====== Data shown

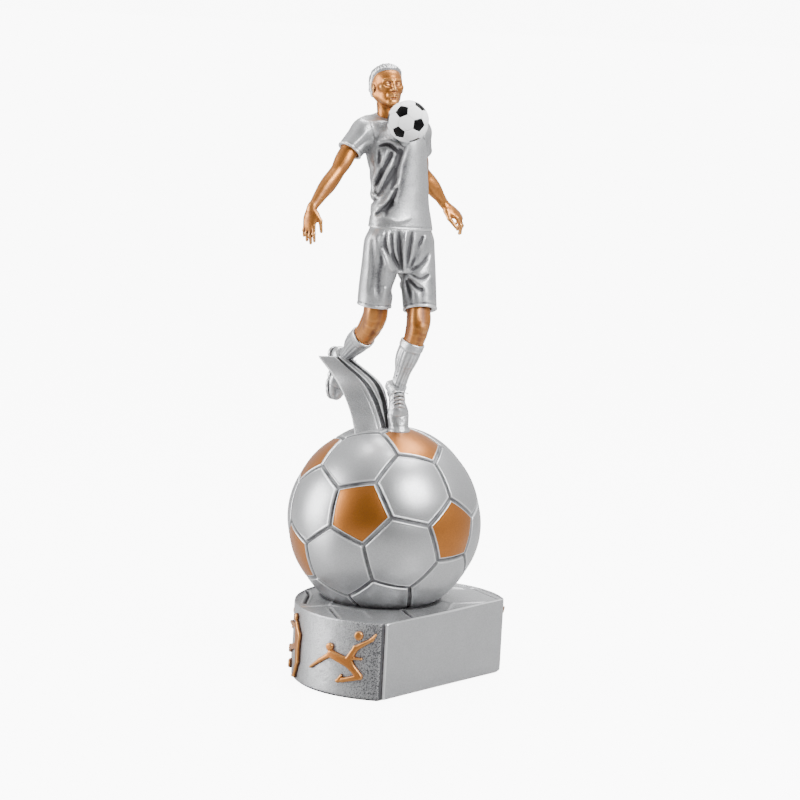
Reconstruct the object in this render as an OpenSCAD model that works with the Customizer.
// Football figure trophy: a player controls a ball on the chest, standing on a
// large football that sits on a D-shaped plinth. Cast resin, doweled and bolted.
// Millimetres, +Z up. The origin is on the plinth's underside, below the large
// ball's axis. -Y is the flat front, where a name plate would go.

/* [Plinth] */
// Length of the plinth, end to end
plinth_l = 107.6; // [80:0.1:140]
// Depth of the full ellipse that the flat front cuts
plinth_oval_d = 95.8; // [80:0.1:130]
// Height of the plinth with its felt
plinth_h = 36.4; // [24:0.1:60]
// Distance from the ball's axis forward to the flat front
front_reach = 41.3; // [36:0.1:50]
// Distance from the ball's axis forward to the ellipse's centre
oval_offset = 13.35; // [0:0.05:20]
// How far the front slab stands proud of the casting
panel_t = 1.4; // [0.6:0.1:3]
// Bevel around the front slab
panel_bevel = 0.7; // [0.2:0.1:1.2]
// Width of the shadow strip at each side of the front slab
strip_w = 2.2; // [1:0.1:5]

/* [Base hardware] */
// Thickness of the felt
felt_t = 1.5; // [1:0.1:3]
// How far the felt stands below the casting
felt_proud = 0.8; // [0.3:0.1:1]
// Margin between the felt and the plinth's edge
felt_margin = 1.6; // [1:0.1:6]
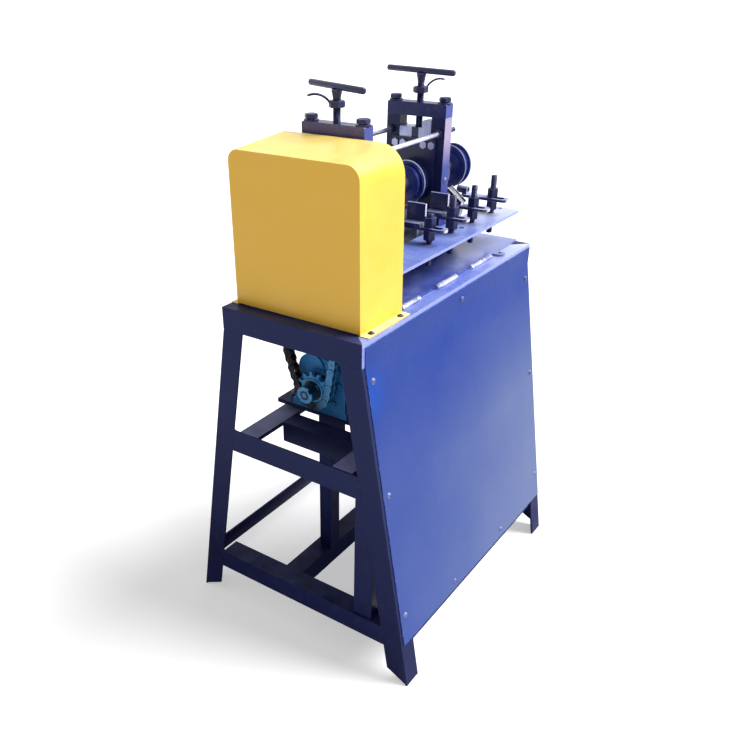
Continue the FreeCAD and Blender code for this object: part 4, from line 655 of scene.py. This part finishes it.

============

== Exercise aim ==
Word for word, restate all of the data shown above.

== Answer for the task ==
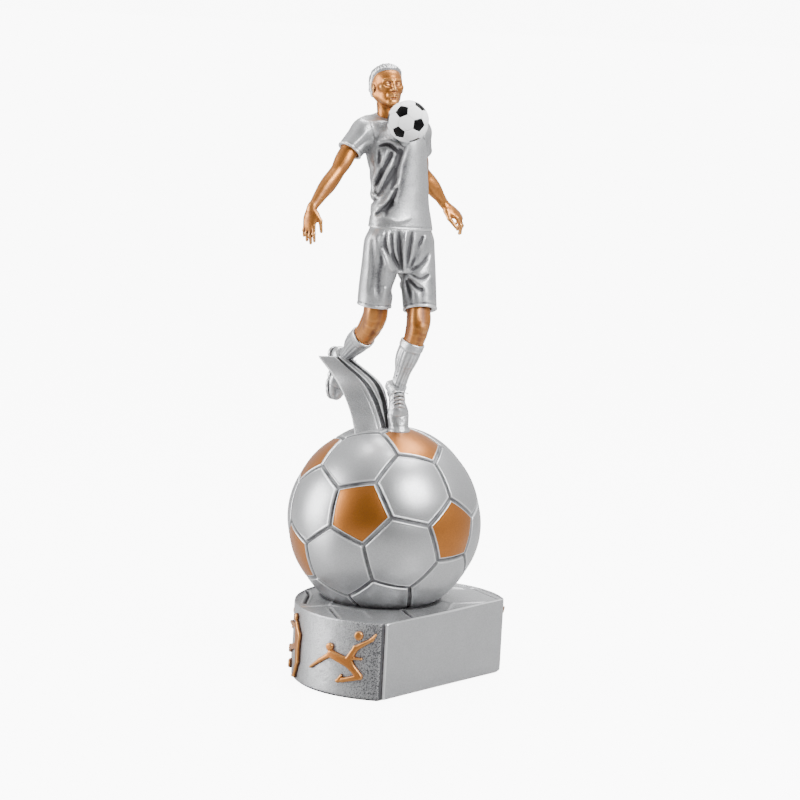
Reconstruct the object in this render as an OpenSCAD model that works with the Customizer.
// Football figure trophy: a player controls a ball on the chest, standing on a
// large football that sits on a D-shaped plinth. Cast resin, doweled and bolted.
// Millimetres, +Z up. The origin is on the plinth's underside, below the large
// ball's axis. -Y is the flat front, where a name plate would go.

/* [Plinth] */
// Length of the plinth, end to end
plinth_l = 107.6; // [80:0.1:140]
// Depth of the full ellipse that the flat front cuts
plinth_oval_d = 95.8; // [80:0.1:130]
// Height of the plinth with its felt
plinth_h = 36.4; // [24:0.1:60]
// Distance from the ball's axis forward to the flat front
front_reach = 41.3; // [36:0.1:50]
// Distance from the ball's axis forward to the ellipse's centre
oval_offset = 13.35; // [0:0.05:20]
// How far the front slab stands proud of the casting
panel_t = 1.4; // [0.6:0.1:3]
// Bevel around the front slab
panel_bevel = 0.7; // [0.2:0.1:1.2]
// Width of the shadow strip at each side of the front slab
strip_w = 2.2; // [1:0.1:5]

/* [Base hardware] */
// Thickness of the felt
felt_t = 1.5; // [1:0.1:3]
// How far the felt stands below the casting
felt_proud = 0.8; // [0.3:0.1:1]
// Margin between the felt and the plinth's edge
felt_margin = 1.6; // [1:0.1:6]
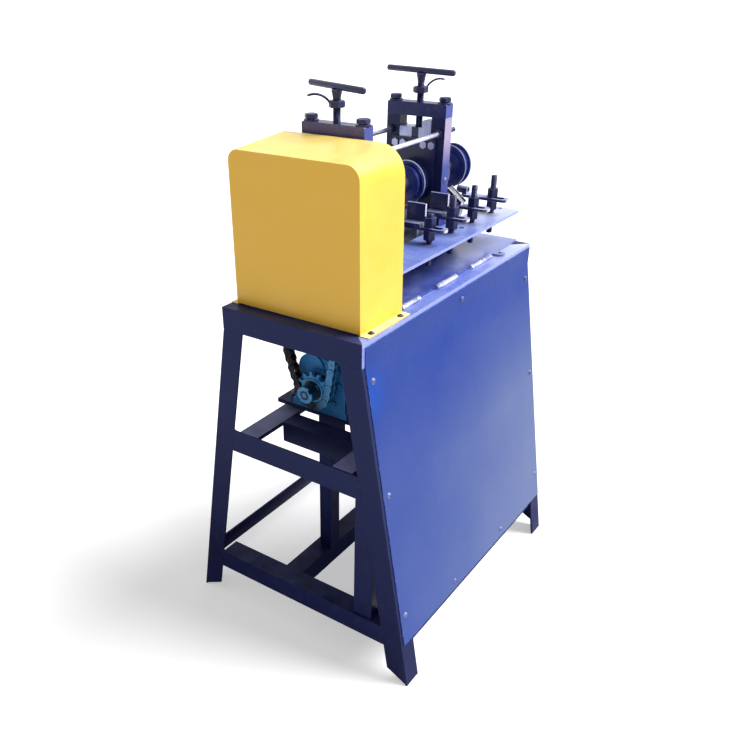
Continue the FreeCAD and Blender code for this object: part 4, from line 655 of scene.py. This part finishes it.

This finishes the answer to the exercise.